Una tesi simile è esposta da David Icke, secondo il quale i discorsi di Obama non sarebbero altro che “tecniche di controllo mentale e Programmazione Neuro-Linguistica, o PNL […] accuratamente costruite per impiantare credenze e percezioni nella mente di uno spettatore” (The Naked Emperor), creando così degli “Obama zombies”. La presidenza Obama, secondo questa interpretazione, sarebbe la continuazione dell’era Bush con altri mezzi, sotto il controllo di Zbigniew Brzezinski, la Trilateral Commission e la Fondazione Ford, e al fine di trascinare gli USA e il mondo in altre guerre, privando al tempo stesso gli Americani della loro libertà. E, in ultima analisi, di creare una dittatura globale. In Icke – principe dei teorici cospirativi degli ultimi decenni – si fondono così, idealmente, le paranoie ‘di destra’ e ‘di sinistra’, sull’Obama che vorrebbe instaurare negli USA un regime collettivista e l’Obama servo delle multinazionali.

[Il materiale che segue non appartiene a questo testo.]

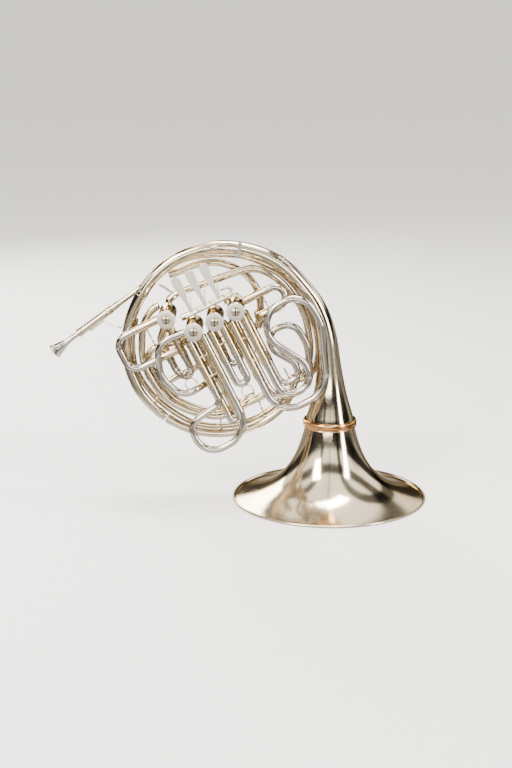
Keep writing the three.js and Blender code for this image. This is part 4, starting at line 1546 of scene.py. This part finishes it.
@dataclass
class SlideSet:
    """All nine slides, from the front layer to the back."""

    drop: float = SLIDE_RADIUS + PULL_RING - 0.6

    def straight(
        self, name: str, sides: tuple[float, float], depth: float, ends: tuple[float, float],
        bow: float, inner: float, levels: Sequence[float], facing: str,
    ) -> Slide:
        """A slide with two straight legs and a round bow.

        Args:
            name: The slide's name.
            sides: The u of each leg.
            depth: The y of both legs.
            ends: Where each sleeve ends.
            bow: The v of the bow's lowest line.
            inner: The v where the crook's legs begin.
            levels: The v of each stay between the sleeves.
            facing: Which way the pull ring faces.

        Returns:
            The slide.
        """
        left, right = sides
        bend = (right - left) / 2 - 0.005
        return Slide(
            name,
            legs(sides, depth, ends),
            [
                (left, depth, inner), (left, depth, bow, bend), (right, depth, bow, bend),
                (right, depth, inner),
            ],
            stays(sides, depth, levels),
            ((left + right) / 2, depth, bow + self.drop, facing),
            (ends[0] - inner + 4.5, -(ends[1] - inner + 4.5)),
        )

    def f_side(self) -> list[Slide]:
        """The three long front slides.

        Returns:
            The slides.
        """
        left, right = -VALVE_PITCH - 15.7, -VALVE_PITCH + 7.3
        first = Slide(
            "f_first",
            legs((left, right), FRONT, (97, 97)),
            [
                (left, FRONT, 40), (left, FRONT, 127, 12), (left - 63, FRONT, 137, 24),
                (left - 63, FRONT, 196, 32), (right, FRONT, 194, 44), (right, FRONT, 40),
            ],
            stays((left, right), FRONT, (45, 80)),
            None, (61.5, -61.5, -96.0),
        )
        second = self.straight("f_second", (-15, 5.5), FRONT, (63, 63), 113, 22, (40,), "back")
        left, right = VALVE_PITCH - 16.3, VALVE_PITCH + 4.7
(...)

Fin qui quanto elaborato nei primi quattro anni della presidenza Obama: una serie di tesi che, ne siamo sicuri, impallidirà di fronte a quanto i teorici della cospirazione sapranno inventare nel caso di un secondo mandato. E, anche nel caso di una presidenza Romney (un miliardario ex vescovo mormone che ha fatto il missionario in Francia e ha un padre nato in Messico), qualcosa da dire si troverà.